You’ll see that it’s not necessarily the activity itself that helps you to turn a corner, but your connection to it, although subtle physical cues can instil a greater sense of self worth…
Dancing is often often associated with being happy, but even if you’re not feeling on top of the world, getting yourself into the rhythm can mean that self-esteem gradually increases as you lose yourself in the moves. Xtend Barre London founder Catie Miller has seen many of her clients walk away taller both physically and figuratively after ballet style classes:
“I love barre because not only does it relieve stress and make you focus on the present, but it also improves posture, which makes a big difference when it comes to self-confidence. The ballet aspect of Xtend Barre, for instance, allows those who are new to dance the opportunity to move in ways that they are not used to, which brings with it a wonderful sense of freedom and release.”

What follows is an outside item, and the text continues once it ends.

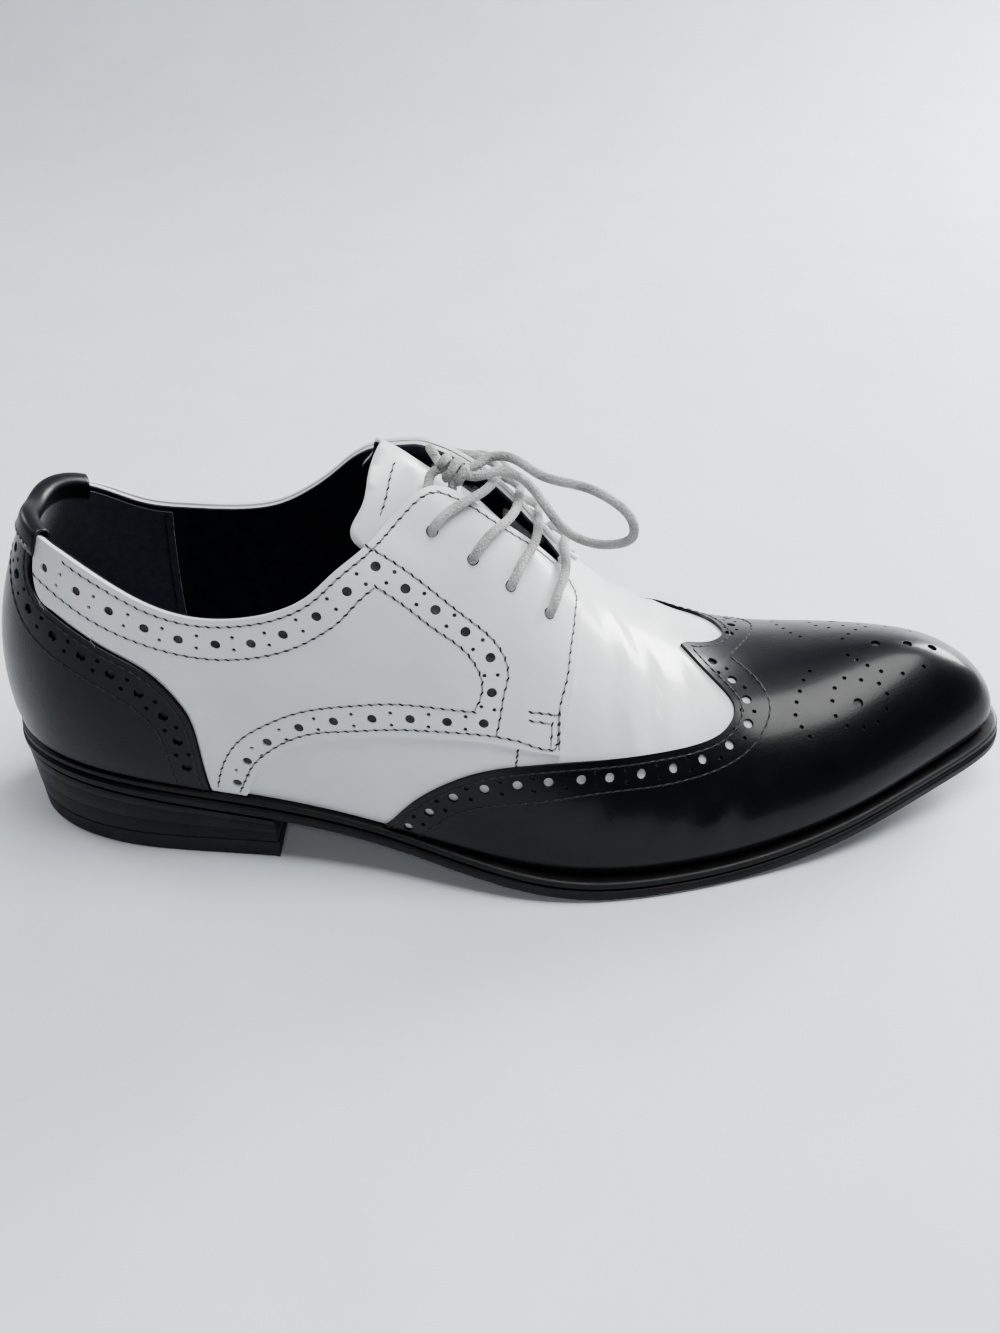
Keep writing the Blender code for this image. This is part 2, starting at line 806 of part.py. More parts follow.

“I always say that this kind of activity goes a lot deeper than a plié - I love seeing our clients feeling safe, accomplished and proud in the studio and beyond. I remember bumping into a client in a coffee shop who had tears in her eyes expressing how much Xtend Barre has changed her life during and after her pregnancy, both physically and mentally. It’s not just about the exercise; our classes creates a sense of community, which is emotionally supportive and encouraging.”
Technically not an exercise, but incorporating R&R into any fitness routine is vital for both mental and physical health, as fixating on exercise can damage mental health, rather than nurture it, as Jacqueline underlines:
“While exercise really can be a form of therapy, I do want to point out that exercise can also be an addiction. so it is very important to remind yourself of the word ‘balance’. Going from say, being hooked on having a couple of glasses of wine a night to being addicted to putting the hours in at the gym is actually just swapping one form of addiction for another.”
“Exercise as with everything in life should be about moderation. Too much of anything can be damaging, and you have to work out what is right for you. Just because your best friend trains five times a week doesn’t mean that you need to. Ten minutes a day is a great start, and you can work around that to fit your schedule. Balance to me is about two or three times a week, but I do think that moving your body should always be a priority. Think about the caveman, we are still ultimately made by that model and we still need to move around to keep our bodies happy, supple and healthy. The times to make exercise a prerogative is when it works for you, not against you. In other words, if you have a crazy week at work, focus on that and don’t berate yourself.”